Los guerreros celtíberos concebían la vida como una sucesión de hazañas que culminarían en la última de ellas: lograr la muerte en combate, prueba suprema para el paso al más allá. En el fondo era un ideal de vida guerrera, un estilo de vida que contemplaba la trascendencia, al que aspiraban cientos de jóvenes, ilusionados en convertirse en elites guerreras, auténticos motores de los ejércitos y, sin duda, su facción más terrible. De ahí que su sacrificio fuera precisamente por ese ideal de vida, y no solamente por su líder.

Sagunto, al tener un pacto de fidelidad con Roma, prefirió perecer antes de entregarse al cartaginés Aníbal.

En el juramento de fidelidad intervenían los dioses, pues el “devoto” ofrecía su alma a una divinidad para que, en caso de que la vida del patrono corriera peligro, la divinidad aceptase intercambiar su vida por la del patrono, comprometiéndose a no sobrevivirle si este moría en combate, pues eso significaba que no le había sabido defender, que no había sabido cumplir su misión. En ese caso, la única salida honorable era el suicidio.

Así pues, la fe jurada constituía la única garantía de las obligaciones objeto del pacto. Si una de las dos partes faltaba a lo pactado, su espíritu nunca descansaría tranquilo, ya que el juramento se acompañaba de una grave maldición para el trasgresor. Nada había más importante para un celtíbero que morir en combate sabiendo que había cumplido sus pactos.

Esta historia me trae a la cabeza una leyenda muy posterior en el tiempo que dio origen a un verso del Cantar del Mío Cid: ¡Dios, qué buen vasallo! ¡Si oviesse buen señor! Es decir: “Qué buen vasallo si tuviera un buen señor a quien servir”. No es exactamente lo mismo, pues la “devotio” como tal desaparece llegada la Edad Media, pero sí que nos muestra la nobleza y fidelidad de un súbdito, como fue Rodrigo Díaz de Vivar, el Cid Campeador, a su rey. Un verdadero caballero, el mejor de su reino –el personaje más emblemático de la Edad Media española-, al que Alfonso VI sometió a un destierro incomprendido. El Monarca anterior, Sancho II, hermano de Alfonso, perdió la vida en el cerco de Zamora. Rodrigo Díaz de Vivar no dudó en prestar juramento de fidelidad a este último, heredero de la corona, siempre y cuando Alfonso jurase no haber participado en la muerte de su hermano. En 1079, Don Rodrigo fue enviado a Sevilla para cobrar las parias –tributo en razón del vasallaje que, anualmente, ese reino de taifa pagaba al rey castellano–. En la histórica Híspalis, el Cid tuvo un enfrentamiento con un noble burgalés, quien, al regresar a Toledo, acusó a Rodrigo de haberse apropiado de gran parte de los impuestos cobrados al rey al-Mu’tamid, lo que no era cierto. Sin embargo, sin recibir un juicio esclarecedor, el monarca castellano le desterró. ¿Venganza?

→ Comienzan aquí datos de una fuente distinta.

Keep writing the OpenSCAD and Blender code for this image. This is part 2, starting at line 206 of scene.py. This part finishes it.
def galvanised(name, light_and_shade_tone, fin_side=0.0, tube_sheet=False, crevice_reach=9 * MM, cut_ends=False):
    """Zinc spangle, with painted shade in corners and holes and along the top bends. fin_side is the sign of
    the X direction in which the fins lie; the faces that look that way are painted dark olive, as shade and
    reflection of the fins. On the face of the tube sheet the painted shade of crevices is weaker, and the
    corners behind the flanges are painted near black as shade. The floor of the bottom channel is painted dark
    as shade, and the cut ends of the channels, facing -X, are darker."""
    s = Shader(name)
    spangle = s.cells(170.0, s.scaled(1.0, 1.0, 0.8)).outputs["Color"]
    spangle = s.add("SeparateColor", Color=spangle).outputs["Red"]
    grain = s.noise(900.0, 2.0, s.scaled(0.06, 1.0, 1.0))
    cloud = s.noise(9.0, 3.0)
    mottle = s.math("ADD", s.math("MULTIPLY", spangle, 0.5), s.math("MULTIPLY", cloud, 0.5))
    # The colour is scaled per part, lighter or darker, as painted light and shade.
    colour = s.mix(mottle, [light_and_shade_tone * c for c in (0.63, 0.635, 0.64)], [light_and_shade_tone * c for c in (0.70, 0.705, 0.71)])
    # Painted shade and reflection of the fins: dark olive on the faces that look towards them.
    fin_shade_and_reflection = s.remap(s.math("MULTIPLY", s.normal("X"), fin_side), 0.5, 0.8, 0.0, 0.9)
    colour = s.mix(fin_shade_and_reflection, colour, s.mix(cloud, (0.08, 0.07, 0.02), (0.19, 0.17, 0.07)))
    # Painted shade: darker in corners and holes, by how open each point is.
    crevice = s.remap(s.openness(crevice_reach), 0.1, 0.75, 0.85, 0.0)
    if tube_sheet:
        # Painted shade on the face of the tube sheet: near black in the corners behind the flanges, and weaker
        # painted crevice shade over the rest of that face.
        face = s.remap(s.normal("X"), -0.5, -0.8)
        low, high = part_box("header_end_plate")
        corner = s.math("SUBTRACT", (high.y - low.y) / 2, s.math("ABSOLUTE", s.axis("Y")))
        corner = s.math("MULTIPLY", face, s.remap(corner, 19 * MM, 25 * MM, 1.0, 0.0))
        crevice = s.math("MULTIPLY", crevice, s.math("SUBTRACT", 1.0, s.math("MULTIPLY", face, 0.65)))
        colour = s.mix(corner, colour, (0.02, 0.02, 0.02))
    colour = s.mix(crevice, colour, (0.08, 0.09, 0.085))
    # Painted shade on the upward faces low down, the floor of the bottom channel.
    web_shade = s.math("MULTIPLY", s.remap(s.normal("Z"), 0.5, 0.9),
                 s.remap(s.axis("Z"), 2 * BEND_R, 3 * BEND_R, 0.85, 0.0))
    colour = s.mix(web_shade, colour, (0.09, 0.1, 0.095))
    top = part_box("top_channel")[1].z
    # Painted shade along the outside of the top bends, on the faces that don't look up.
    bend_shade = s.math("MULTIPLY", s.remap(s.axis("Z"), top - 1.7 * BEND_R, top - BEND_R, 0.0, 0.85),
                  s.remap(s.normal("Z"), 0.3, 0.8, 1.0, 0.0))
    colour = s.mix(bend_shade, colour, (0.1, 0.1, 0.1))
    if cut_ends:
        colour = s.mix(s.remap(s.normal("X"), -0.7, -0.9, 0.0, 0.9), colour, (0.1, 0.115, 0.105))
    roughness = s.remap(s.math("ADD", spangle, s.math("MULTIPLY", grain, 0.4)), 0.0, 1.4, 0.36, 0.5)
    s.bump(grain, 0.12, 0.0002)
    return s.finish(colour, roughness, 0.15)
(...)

En fin, amigos, hoy la devotio nos produce risa, lo cual no es de extrañar. Vivimos en un mundo donde la palabra dada no compromete a nada, pues hasta la ley reconoce el derecho a mentir. Tendríamos que hacer un gran esfuerzo para comprender la mentalidad de aquellos grandes, nobles y valientes guerreros.

Y para que conste mi humilde opinión: solo hay un Señor al que merece la pena servir hasta más allá de la muerte.